KANSAS CITY — Using metrics tracked closely by the grain-based foods industry, the meat sector has much going in its favor. Over the past five years, while per capita consumption of flour has declined to a 30-year low, per capita disappearance of meat rose to 224 lbs, up 22 lbs, or 11%.
The strong meat demand has mirrored the sector’s share price performance. From the end of 2014 through 2019, companies specializing in meat production (including Tyson Foods, Pilgrim’s Pride, Hormel Foods and Sanderson Farms) dramatically outperformed processed foods sectors, according to data published in Food Business News. The 60% jump in the index of meat companies bested grain-based foods, up 33%; diversified food companies, up 8%; food ingredient companies, up 8%; and confectionery, up 36%.

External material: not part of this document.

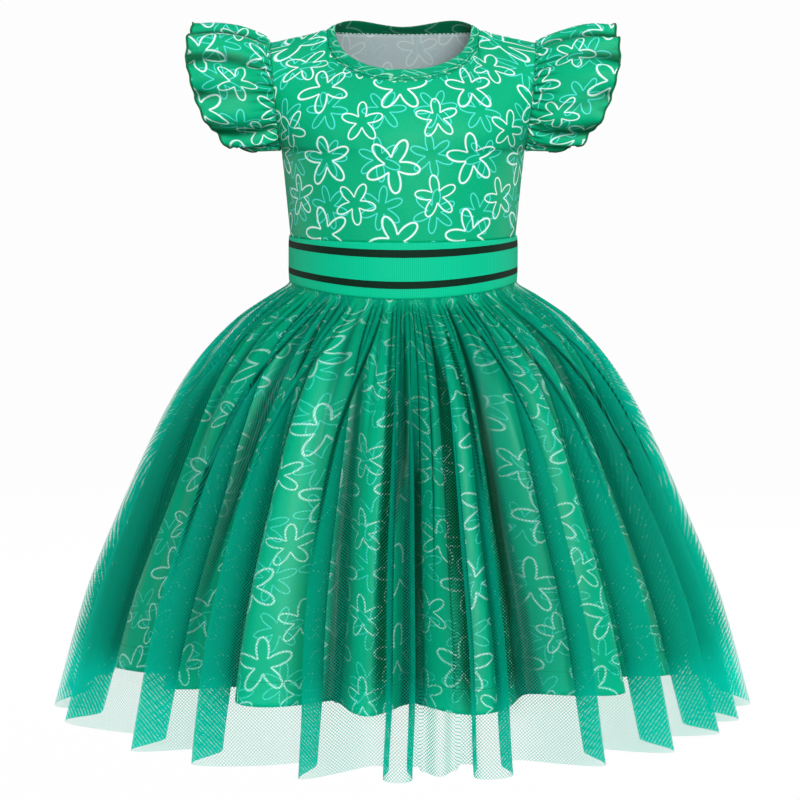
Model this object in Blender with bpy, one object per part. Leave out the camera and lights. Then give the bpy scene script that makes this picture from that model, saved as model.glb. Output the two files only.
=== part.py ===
"""A girl's party dress with flutter sleeves, in the hollow shape it has when worn.

A knit bodice and a gathered satin underskirt meet at a flat waistband, and a longer skirt of net
hangs over the satin in uneven pleats. Sizes are in millimetres and become metres in cloth().
The wearer faces -Y, +Z is up, and the origin lies midway between the shoulder seams at neck height.
"""

import math

import bmesh
import bpy
from mathutils import Vector

MM = 0.001
SEAM_GAP = 0.3
SIDE_SHIFT = 0.4

# Wall thickness of each cloth
BODICE_WALL = 1.2
BAND_WALL = 2.4
NET_WALL = 1.0
SATIN_WALL = 1.0
SLEEVE_WALL = 1.2
BINDING_WALL = 2.0

# Waist and waistband
WAIST_HALF_WIDTH = 93.5
WAIST_HALF_DEPTH = 78.0
BAND_PROUD = 1.0
BAND_TOP_Z = -168.0
BAND_SIDE_BOTTOM_Z = -206.0
BAND_FRONT_DIP = 8.0
BAND_COLUMNS = 18
BAND_ROWS = 2

# Shoulders and neck opening
NECK_HALF_WIDTH = 63.5
NECK_CENTRE_Y = 6.0
NECK_FRONT_REACH = 63.0
NECK_BACK_REACH = 34.0
NECK_FRONT_DROP = 39.0
NECK_BACK_DROP = 2.5
NECK_ROUNDNESS = 2.3
SHOULDER_TIP = Vector((109.0, 2.0, -9.0))
SHOULDER_COLUMNS = 4
NECK_COLUMNS = 12
SHOULDER_CREST = 6.0
CREST_DROP = 0.6
CREST_SHARE = 0.3

# Neck binding, a folded strip that stands up from the neck edge
BINDING_INNER_HALF_WIDTH = 56.0
BINDING_INNER_FRONT = 56.0
BINDING_INNER_BACK = 27.0
BINDING_FRONT_Z = -30.0
BINDING_SIDE_Z = 5.0
BINDING_BACK_Z = 3.3
BINDING_NAPE_RISE = 4.2
BINDING_START = 1.3
BINDING_STEPS = 36

# Armhole, an upright oval on each side
ARM_CENTRE_Z = -53.5
ARM_HALF_HEIGHT = 44.5
ARM_HALF_DEPTH = 38.0
ARMPIT_HALF_WIDTH = 100.5
ARMPIT_Z = ARM_CENTRE_Z - ARM_HALF_HEIGHT

# Bodice rows below the armpit, as half width, height, and how far the front and the back stand out
BODICE_ROWS = [
    {"half_width": WAIST_HALF_WIDTH, "z": BAND_TOP_Z, "front": 78.0, "back": 78.0},
    {"half_width": 95.6, "z": -147.0, "front": 79.5, "back": 77.0},
    {"half_width": 98.0, "z": -122.0, "front": 81.0, "back": 76.5},
    {"half_width": ARMPIT_HALF_WIDTH, "z": ARMPIT_Z, "front": 81.5, "back": 76.0},
]

# Bodice rows beside the armhole, by the angle round it from the shoulder tip down to the armpit.
# centre_z is the height at the middle of the row, and top_share how much of the neck and
# shoulder line's shape the row has.
ARMHOLE_ROWS = [
    {"angle": 150, "centre_z": -92.0, "front": 81.5, "back": 75.0, "sweep": 84, "top_share": 0.0},
    {"angle": 118, "centre_z": -82.0, "front": 80.0, "back": 73.5, "sweep": 76, "top_share": 0.0},
    {"angle": 92, "centre_z": -71.0, "front": 76.0, "back": 70.0, "sweep": 70, "top_share": 0.06},
    {"angle": 66, "centre_z": -61.0, "front": 71.0, "back": 64.5, "sweep": 64, "top_share": 0.2},
    {"angle": 38, "centre_z": -51.0, "front": 65.0, "back": 55.0, "sweep": 58, "top_share": 0.5},
]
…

Factors fueling this success include a steadily increasing infatuation with protein among many consumers focused on health and wellness perhaps coupled with diminished concerns about the negative health consequences of saturated fat intake.

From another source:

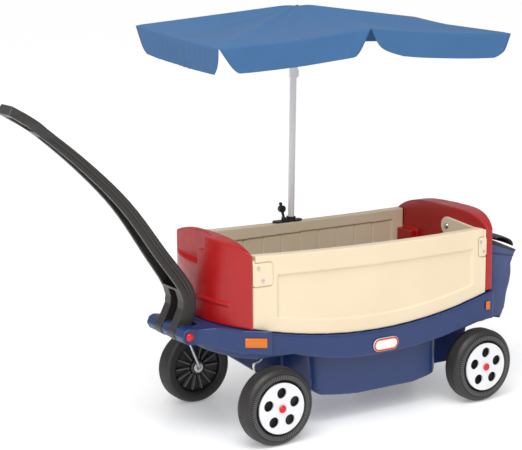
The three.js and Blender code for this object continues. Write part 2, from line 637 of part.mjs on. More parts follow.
const WHEELS = [['front_near', -AXLE_X, -1], ['front_far', -AXLE_X, 1], ['rear_near', AXLE_X, -1],
  ['rear_far', AXLE_X, 1]];
for (const [name, x, side] of WHEELS) {
  part(`wheel_${name}`, turned(wheelProfile, x, side), rubberBlack);
  part(`hubcap_${name}`, makeHubcap(x, side), white);
  part(`axle_cap_${name}`, makeAxleCap(x, side), capRed);
}
part('rear_axle', bar('y', AXLE_R, -279.2, 279.2, AXLE_X, AXLE_Z, 16), steel);

// ---- caster struts: bent steel rod from the rim socket down to the stub axle ----
// a bent rod's centre line: it takes only the stations given, the two ends and three along each bend
class Route extends THREE.Curve {
  constructor(stations) {
    super();
    this.stations = stations;
  }

  getPoint(t) {
    const place = THREE.MathUtils.clamp(t, 0, 1) * (this.stations.length - 1);
    const i = Math.min(Math.floor(place), this.stations.length - 2);
    return this.stations[i].clone().lerp(this.stations[i + 1], place - i);
  }

  getUtoTmapping(u) {
    return u;
  }
}

function bentRod(corners, bend, radius) {
  const stations = [corners[0]];
  for (let i = 1; i < corners.length - 1; i++) {
    const into = corners[i].clone().sub(corners[i - 1]);
    const out = corners[i + 1].clone().sub(corners[i]);
    const cut = Math.min(bend, into.length() / 2.2, out.length() / 2.2);
    const a = corners[i].clone().addScaledVector(into.normalize(), -cut);
    const b = corners[i].clone().addScaledVector(out.normalize(), cut);
    stations.push(a, new THREE.QuadraticBezierCurve3(a, corners[i], b).getPoint(0.5), b);
  }
  stations.push(corners[corners.length - 1]);
  const section = new THREE.Shape().absarc(0, 0, radius, 0, 2 * Math.PI);
  return solid(new THREE.ExtrudeGeometry(section, { steps: stations.length - 1, curveSegments: 5,
    bevelEnabled: false, extrudePath: new Route(stations) }));
}

for (const [name, side] of [['near', -1], ['far', 1]]) {
  const y = side * CASTER.y;
  const corners = [[CASTER.x, y, CASTER.top], [CASTER.x, y, 247], [-404, y, 237], [-424, y, 233],
    [-424, y, 222], [-AXLE_X, y, AXLE_Z], [-AXLE_X, side * 279.2, AXLE_Z]];
  part(`caster_strut_${name}`, bentRod(corners.map((p) => vec(p)), 9, CASTER.wire), steel);
}

// ---- reflectors and badges on the body sides ----
function plate(x, y, z, width, height, thick, turn) {
  const g = new THREE.BoxGeometry(width, thick, height).rotateZ(turn).translate(x, y, z);
  return solid(g);
}
for (const [name, side] of [['near', -1], ['far', 1]]) {
  const [from, to] = FLANK;
  const slant = Math.atan2(from[1] - to[1], from[0] - to[0]);
  const stand = 1.5 + GAP;
  const x = (from[0] + to[0]) / 2 - stand * Math.sin(slant);
  const y = (from[1] + to[1]) / 2 + stand * Math.cos(slant);
  part(`front_reflector_${name}`, plate(x, side * y, 302, 62, 27, 3, side * slant), orange);
  part(`rear_reflector_${name}`, plate(412, side * 243.2, 296, 16, 26, 2.5, side * -0.03), orange);
  const badgeY = side < 0 ? [-247.2, -244.2] : [244.2, 247.2];
  part(`badge_${name}`, prismY(rounded(-33, 59, 213.5, 253.5, 19.5, 6), ...badgeY), white);
}

// the origin is the middle of the footprint on the ground
const box = new THREE.Box3().setFromObject(wagon);
wagon.position.set(-(box.min.x + box.max.x) / 2, -(box.min.y + box.max.y) / 2, -box.min.z);

const root = new THREE.Group();
root.add(wagon);
export default root;
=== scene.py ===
import math

import bmesh
import bpy
from mathutils import Matrix, Vector, noise


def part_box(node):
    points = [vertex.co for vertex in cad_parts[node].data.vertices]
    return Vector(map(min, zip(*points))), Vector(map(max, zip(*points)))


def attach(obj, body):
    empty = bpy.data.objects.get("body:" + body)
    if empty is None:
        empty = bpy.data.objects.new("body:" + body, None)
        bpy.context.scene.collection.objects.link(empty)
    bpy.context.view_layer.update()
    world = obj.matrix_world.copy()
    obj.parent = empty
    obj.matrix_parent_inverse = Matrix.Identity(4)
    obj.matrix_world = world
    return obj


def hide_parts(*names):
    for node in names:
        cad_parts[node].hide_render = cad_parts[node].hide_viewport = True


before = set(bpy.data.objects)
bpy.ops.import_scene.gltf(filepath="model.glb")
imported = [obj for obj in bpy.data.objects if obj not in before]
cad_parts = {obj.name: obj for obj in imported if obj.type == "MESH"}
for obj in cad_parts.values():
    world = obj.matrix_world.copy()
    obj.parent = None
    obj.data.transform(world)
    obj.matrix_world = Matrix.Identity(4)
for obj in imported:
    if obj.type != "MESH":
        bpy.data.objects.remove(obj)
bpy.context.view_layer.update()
MM = 0.001

# ---- Camera, studio and floor ----
# A standing adult's view of the near front corner, under a broad soft sky with two softboxes, on a
# pale seamless floor. Colours are shown as they are, with no film curve.
WHEELS = (("front_near", -1), ("front_far", 1), ("rear_near", -1), ("rear_far", 1))
AXLE_HEIGHT = 110  # above the origin of the axes that the body is drawn from
hubs = [(low + high) / 2 / MM for low, high in (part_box("wheel_" + name) for name, _ in WHEELS)]
BODY = sum(hubs, Vector()) / len(hubs) - Vector((0, 0, AXLE_HEIGHT))
CAMERA_AT = (BODY + Vector((-2464.1, -3545, 1398))) * MM
YAW, PITCH, ROLL = (math.radians(a) for a in (31.72, 10.99, 0.47))
SENSOR, LENS = 36.0, 97.8

forward = Vector((math.sin(YAW) * math.cos(PITCH), math.cos(YAW) * math.cos(PITCH), -math.sin(PITCH)))
level = Vector((math.cos(YAW), -math.sin(YAW), 0))
upright = level.cross(forward)
right = level * math.cos(ROLL) - upright * math.sin(ROLL)
up = level * math.sin(ROLL) + upright * math.cos(ROLL)
camera = bpy.data.objects.new("camera", bpy.data.cameras.new("camera"))
camera.data.sensor_width, camera.data.lens = SENSOR, LENS
camera.matrix_world = Matrix((right, up, -forward)).transposed().to_4x4()
camera.location = CAMERA_AT
bpy.context.scene.collection.objects.link(camera)
bpy.context.scene.camera = camera

studio = bpy.context.scene
studio.view_settings.view_transform = "Standard"
LIGHTS = (  # name, place, aim, width, height, watts
    ("ceiling", (-1.2, -1.4, 3.2), (0, 0, 0.4), 1.8, 1.0, 26),
    ("window", (-3.2, -2.6, 1.7), (0, 0, 0.4), 0.9, 1.6, 14),
)
for name, place, aim, width, height, watts in LIGHTS:
    light = bpy.data.objects.new(name, bpy.data.lights.new(name, "AREA"))
    light.data.shape, light.data.size, light.data.size_y = "RECTANGLE", width, height
    light.data.energy = watts
    light.location = place
    light.rotation_euler = (Vector(aim) - Vector(place)).to_track_quat("-Z", "Y").to_euler()
    studio.collection.objects.link(light)
sky = bpy.data.objects.new("sky_key", bpy.data.lights.new("sky_key", "SUN"))
sky.data.energy, sky.data.angle = 1.9, math.radians(62)
sky.rotation_euler = Vector((0.35, 0.6, -1)).to_track_quat("-Z", "Y").to_euler()
studio.collection.objects.link(sky)

world = bpy.data.worlds.new("studio")
world.use_nodes = True
world.node_tree.nodes["Background"].inputs["Color"].default_value = (1, 1, 1, 1)
world.node_tree.nodes["Background"].inputs["Strength"].default_value = 0.5
studio.world = world


def linear(code):
    """An sRGB hex colour as the linear RGBA that shaders take."""
    channels = [int(code[i:i + 2], 16) / 255 for i in (0, 2, 4)]
    return (*(c / 12.92 if c <= 0.04045 else ((c + 0.055) / 1.055) ** 2.4 for c in channels), 1)


def add_node(material, kind, inputs=None, **settings):
    """Adds a shader node: settings are its own properties, and inputs are values or sockets to link."""
    made = material.node_tree.nodes.new(kind)
    for key, value in settings.items():
        setattr(made, key, value)
    for key, value in (inputs or {}).items():
        if isinstance(value, bpy.types.NodeSocket):
            material.node_tree.links.new(value, made.inputs[key])
        else:
            made.inputs[key].default_value = value
    return made


def new_material(name, roughness, ior=1.5, metallic=0.0):
    """A material with its Principled shader, which is returned with it."""
    material = bpy.data.materials.new(name)
    material.use_nodes = True
    shader = material.node_tree.nodes["Principled BSDF"]
    shader.inputs["Roughness"].default_value = roughness
    shader.inputs["Metallic"].default_value = metallic
    if not metallic:
        shader.inputs["IOR"].default_value = ior
    return material, shader


def link(material, source, target):
    material.node_tree.links.new(source, target)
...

The pasture on the other side of this fence is not entirely green. Despite this good fortune, the meat sector has been and remains plagued by deep-seated challenges, and those difficulties have become ever more apparent as 2020 has progressed. Data from the Midwest Center for Investigative Reporting tie more than 25,000 COVID-19 illnesses to meat packing plants. At least 93 workers in 39 plants in 24 states have died from the illness. Several US Department of Agriculture meat inspectors have died. The outbreak cast a harsh light on labor conditions in the meat packing business.
With a cascade of bad news, share prices of meat companies have surrendered a portion of the five-year gains, slumping 18% this year through mid-June, versus changes ranging from up 1% to down 10% among the processed foods sectors (grain-based shares were down 4%).
In dealing with the pandemic, executives from the meat industry grappled with difficult choices over whether to keep plants operating at normal capacity and place workers at risk of illness and death or to slow line speeds or even close. While recognizing that such a decision is about as difficult and nightmarish as any a food industry chief executive officer could face, the message communicated by meat sector leaders rankled many outside (and some within) the protein sector.
In particular, executives from meat companies justified decisions to keep plants open by inaccurately conflating challenges confronting the meat supply with the entire food supply. “The food supply chain is breaking,” one executive declared. A second company said in a statement, “We have continued to run our facilities for one reason: to sustain our nation’s food supply during the COVID-19 pandemic.”
Yes, a meaningful percentage of the meat supply has been imperiled in recent months. The food supply? Not for a moment. Extraordinary, even heroic efforts by bakers and other food suppliers were highly effective at restocking supermarket shelves in the face of surging demand. As food companies, retailers and government officials tried to discourage hoarding, calls for calm were undercut by overreaching statements from meat executives about the food supply chain. There are many good reasons to consider keeping meat packing plants open amid the pandemic, but inaccurately raising the specter of widespread hunger is not one of them.
When the COVID-19 catastrophe lifts, the meat sector’s challenges will not magically be gone. Greenhouse gas emissions and challenges around achieving environmental sustainability are issues of concern. While the flow of investment dollars into venture capital investing has slowed since the start of the pandemic, makers of plant-based and cell-based alternatives have attracted record levels of capital infusions in recent months. Strong demand for protein is fueling this investment, but so is the sense the meat sector is vulnerable. For grain-based foods, the meat industry’s experiences over the past several months offer lessons meriting close attention.